Assume we have two tables in the same database called table1 and table2. Now we would like to compare their numbers of rows. Naturally, we would like to retrieve the respective numbers of rows before we can compare them. For this purpose we create a BetweenTableRequirement referring to both tables and add a NRowsEquality Constraint onto it.

import sqlalchemy as sa
from datajudge import BetweenRequirement

engine = sa.create_engine(your_connection_string)
req = BetweenRequirement.from_tables(
    db_name,
    schema_name,
    "table1",
    db_name,
    schema_name,
    "table2",
)
req.add_n_rows_equality_constraint()
n_rows1 = req[0].get_factual_value(engine)
n_rows2 = req[0].get_target_value(engine)

Note that here, we access the first (and only) Constraint that has been added to the BetweenRequirement by writing req[0]. Requirements are are sequences of Constraint s, after all.

Once the numbers of rows are retrieved, we can compare them as we wish. For instance, we could compute the absolute and relative growth (or loss) of numbers of rows from table1 to table2:

absolute_change = abs(n_rows2 - n_rows1)
relative_change = (absolute_change) / n_rows1 if n_rows1 != 0 else None

Importantly, many datajudge staples, such as Condition s can be used, too. We shall see this in our next example.

Example 2: Investigating unique values

In this example we will suppose that there is a table called table consisting of several columns. Two of its columns are supposed to be called col_int and col_varchar. We are now interested in the unique values in these two columns combined. Put differently, we are wondering:

Which unique pairs of values in col_int and col_varchar have we encountered?

To add to the mix, we will moreover only be interested in tuples in which col_int has a value of larger than 10.

As before, we will start off by creating a Requirement. Since we are only dealing with a single table this time, we will create a WithinRequirement.

import sqlalchemy as sa
from datajudge import WithinRequirement, Condition

engine = sa.create_engine(your_connection_string)

req = requirements.WithinRequirement.from_table(
    db_name,
    schema_name,
    "table",
)

condition = Condition(raw_string="col_int >= 10")

req.add_uniques_equality_constraint(
    columns=["col_int", "col_varchar"],
    uniques=[], # This is really just a placeholder.
    condition=condition,
)
uniques = req[0].get_factual_value(engine)

If one was to investigate this uniques variable further, one could, e.g. see the following:

([(10, 'hi10'), (11, 'hi11'), (12, 'hi12'), (13, 'hi13'), (14, 'hi14'), (15, 'hi15'), (16, 'hi16'), (17, 'hi17'), (18, 'hi18'), (19, 'hi19')], [1, 100, 12, 1, 7, 8, 1, 1, 1337, 1])

This becomes easier to parse when inspecting the underlying retrieve method of the UniquesEquality Constraint: the first value of the tuple corresponds to the list of unique pairs in columns col_int and col_varchar.
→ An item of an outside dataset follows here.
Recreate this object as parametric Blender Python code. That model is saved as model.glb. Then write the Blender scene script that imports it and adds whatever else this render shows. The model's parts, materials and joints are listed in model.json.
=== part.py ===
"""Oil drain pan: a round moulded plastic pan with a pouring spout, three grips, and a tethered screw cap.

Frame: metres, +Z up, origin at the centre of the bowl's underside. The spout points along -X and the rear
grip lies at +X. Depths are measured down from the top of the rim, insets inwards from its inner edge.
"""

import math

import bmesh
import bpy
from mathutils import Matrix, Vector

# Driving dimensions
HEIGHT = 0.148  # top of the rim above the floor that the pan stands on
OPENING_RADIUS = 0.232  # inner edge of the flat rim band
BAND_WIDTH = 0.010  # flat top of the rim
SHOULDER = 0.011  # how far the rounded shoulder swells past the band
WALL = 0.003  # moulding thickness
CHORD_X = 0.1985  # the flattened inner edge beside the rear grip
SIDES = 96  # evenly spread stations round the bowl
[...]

The second value of the tuple are the respective counts thereof.

Moreoever, one could manually customize the underlying SQL query. In order to do so, one can use the fact that retrieve methods typically return an actual result or value as well as the sqlalchemy selections that led to said result or value. We can use these selections and compile them to a standard, textual SQL query:

values, selections = req[0].retrieve(engine, constraint.ref)
print(str(selections[0].compile(engine, compile_kwargs={"literal_binds": True}))

In the case from above, this would return the following query:

SELECT
    anon_1.col_int,
    anon_1.col_varchar,
    count(*) AS count_1
FROM
    (SELECT
        tempdb.dbo.table.col_int AS col_int,
        tempdb.dbo.table.col_varchar AS col_varchar
    FROM
        tempdb.dbo.table WITH (NOLOCK)
    WHERE col_int >= 10) AS anon_1
GROUP BY anon_1.col_int, anon_1.col_varchar

Example 3: Comparing column structure

While we often care about value tuples of given columns, i.e. rows, it can also provide meaningful insights to compare the column structure of two tables. In particular, we might want to compare whether columns of one table are a subset or superset of another table. Moreover, for columns present in both tables, we’d like to learn about their respective types.
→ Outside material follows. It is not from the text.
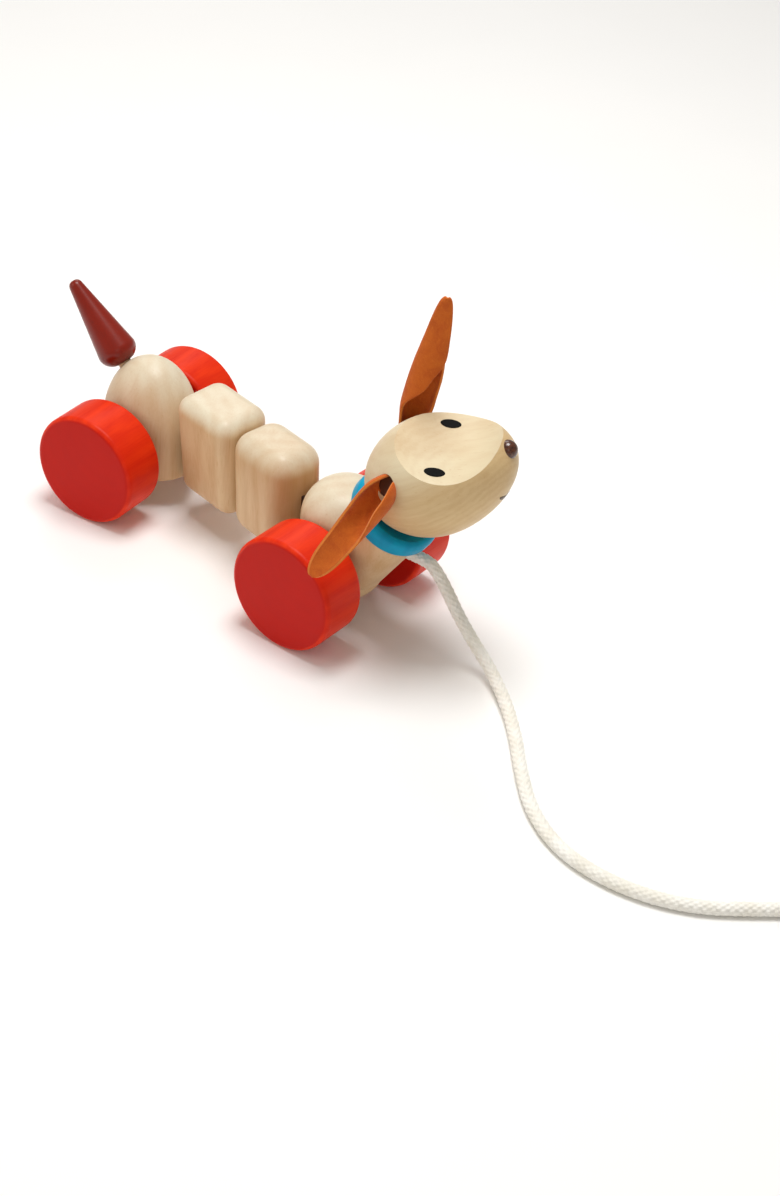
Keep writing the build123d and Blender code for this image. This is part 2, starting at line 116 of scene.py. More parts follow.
def add_camera():
    azimuth = math.radians(CAMERA_AZIMUTH)
    elevation = math.radians(CAMERA_ELEVATION)
    turn = (
        Matrix.Rotation(azimuth, 4, "Z")
        @ Matrix.Rotation(math.pi / 2 - elevation, 4, "X")
        @ Matrix.Rotation(math.radians(CAMERA_ROLL), 4, "Z")
    )
    data = bpy.data.cameras.new("camera")
    data.sensor_fit = "AUTO"
    data.sensor_width = 36.0
    data.lens = CAMERA_LENS
    data.clip_start = 0.01
    data.clip_end = 20.0
    camera = bpy.data.objects.new("camera", data)
    bpy.context.collection.objects.link(camera)
    back = turn.to_3x3() @ Vector((0, 0, 1))
    camera.matrix_world = Matrix.Translation(CAMERA_AIM + back * CAMERA_DISTANCE) @ turn
    bpy.context.scene.camera = camera


def add_area(name, place, aim, size, power, colour=(1, 1, 1)):
    data = bpy.data.lights.new(name, "AREA")
    data.shape = "DISK"
    data.size = size
    data.energy = power
    data.color = colour
    light = bpy.data.objects.new(name, data)
    bpy.context.collection.objects.link(light)
    light.location = place
    light.rotation_euler = (Vector(place) - Vector(aim)).to_track_quat("Z", "Y").to_euler()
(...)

In order to illustrate such an example, we will again assume that there are two tables called table1 and table2, irrespective of prior examples.

We can now create a BetweenRequirement for these two tables and use the ColumnSubset Constraint. As before, we will rely on the get_factual_value method to retrieve the values of interest for the first table passed to the BetweenRequirement and the get_target_value method for the second table passed to the BetweenRequirement.

import sqlalchemy as sa
from datajudge import BetweenRequirement

engine = sa.create_engine(your_connection_string)

req = BetweenRequirement.from_tables(
    db_name,
    schema_name,
    "table1",
    db_name,
    schema_name,
    "table2",
)

req.add_column_subset_constraint()

columns1 = req[0].get_factual_value(engine)
columns2 = req[0].get_target_value(engine)

print(f"Columns present in both: {set(columns1) & set(columns2)}")
print(f"Columns present in only table1: {set(columns1) - set(columns2)}")
print(f"Columns present in only table2: {set(columns2) - set(columns1)}")

This could, for instance result in the following printout:

Columns present in both: {'col_varchar', 'col_int'}
Columns present in only table1: set()
Columns present in only table2: {'col_date'}

Now, we can investigate the types of the columns present in both tables:

for column in set(columns1) & set(columns2):
    req.add_column_type_constraint(column1=column, column2=column)
    type1 = req[0].get_factual_value(engine)
    type2 = req[0].get_target_value(engine)
    print(f"Column '{column}' has type '{type1}' in table1 and type '{type2}' in table2.")

Depending on the underlying database management system and data, the output of this could for instance be:

Column 'col_varchar' has type 'varchar' in table1 and type 'varchar' in table2.
Column 'col_int' has type 'integer' in table1 and type 'integer' in table2.